Business

Bernanke’s QE2 needs a rising stock market

Ah, so that’s what Ben Bernanke is up to!

Bernanke, of course, announced last week that he would allow the Federal Reserve to purchase $600 billion more in government bonds over the next eight months. That’s referred to in polite society as “quantitative easing,” which is just another name for debasing the value of the dollar by printing — electronically, these days — piles of additional currency.

QE was tried last year and didn’t do much for the economy. But QE2 was announced last week anyway, and there are a lot of folks who don’t think it’ll do much good this time either.

So why is Bernanke even bothering, considering how much ill will this could create in places like China, which holds massive amounts of dollars in the form of US government debt?

“Stock prices rose and long-term interest rates fell when investors began to anticipate this additional action,” Bernanke said after QE2 was announced last week. “Easier financial conditions will promote economic growth.”

Let’s analyze this mostly ignored statement.

Yes, interest rates did fall — a little since September. But they were already low enough for anyone wishing to borrow.

And economic growth is running at only about 2 percent a year. And that will likely decline in the fourth quarter because most of the third quarter’s growth was the result of companies building inventories, not selling stuff to customers.

It’s like when your family lives off the canned soup that’s already in your cupboard. You don’t have to go out and buy any more food until you run out.

The economy will be eating soup in the fourth quarter of this year.

So that leaves Bernanke’s comment about the stock market.

Stocks have had an enormous, nearly 10 percent rise since early September when rumors started spreading that the economy was doing so poorly that the Fed would have to act, whether it was wise or not. Over summer stocks were weak because of the slumping economy.

Back in late August, in fact, I wrote a column that suggested that the Fed should “rig” the stock market because of all the bad things that tend to happen in the fall.

I explained that rumors about another quantitative easing were necessary to get stocks higher and that the Fed already seemed to have begun that whisper campaign.

And while improving stock prices aren’t really doing much right now to make Americans feel richer (because many people have given up on Wall Street or are still trying to recover previous losses), a decline in the markets certainly would have made folks feel poorer.

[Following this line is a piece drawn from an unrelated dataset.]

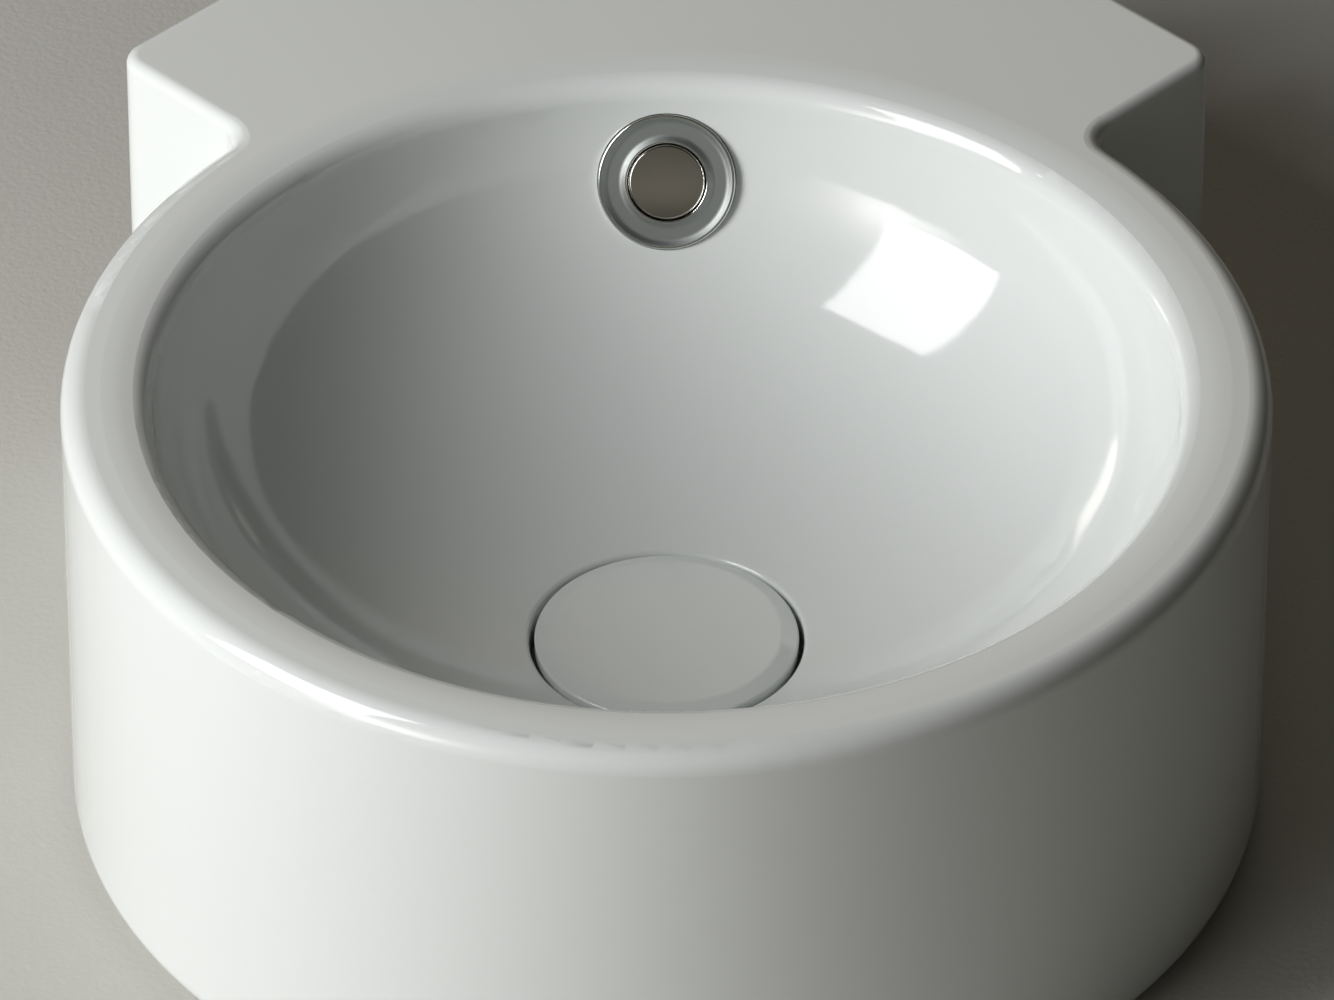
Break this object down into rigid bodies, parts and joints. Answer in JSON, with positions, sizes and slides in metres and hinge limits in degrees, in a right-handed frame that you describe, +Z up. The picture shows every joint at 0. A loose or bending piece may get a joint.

That’s why Bernanke’s remark last week about the stock market’s positive reaction was so telling.

The chairman of the Federal Reserve wants stock prices higher because that might be his only shot at making QE2 a success.

In fact, the Dow Jones industrial average rose 220 points the day after Bernanke spoke, even though the actual announcement of QE2 last Tuesday caused almost no excitement on Wall Street.

What could go wrong?

Well, lots of things.

Ironically, the Fed is looking particularly desperate at an odd time. When it announced QE2 last week the Central Bank said economic growth was “disappointingly slow.”

Yet retail sales seem to have improved recently, led by sales of luxury goods, to be sure, but also including for more common purchases like those at McDonald’s, which reported yesterday same-store sales increased a better-than-expected 6.5 percent in October.

The latest numbers on car purchases are also up nicely. Chrysler’s third-quarter sales improved 20 percent from the year ago period, according to Autodata Corp., an auto sector research firm. And while real estate is still the dregs, at least there has been no recent disasters.

This odd mix of a desperate Fed and sudden hints of growth is causing infla tion expectations to rise. And it could easily cause interest rates to climb as well.

Commodity prices are already soaring. For eign trading partners are irate. And Americans themselves are so angry they fired an unprecedented number of their elected officials last week.

And none of that, in the long run, is good for stocks.

So, as I’ve said before, if you want the excitement and profits that come with speculating in the stock market you better stay close to your computer screen and phone.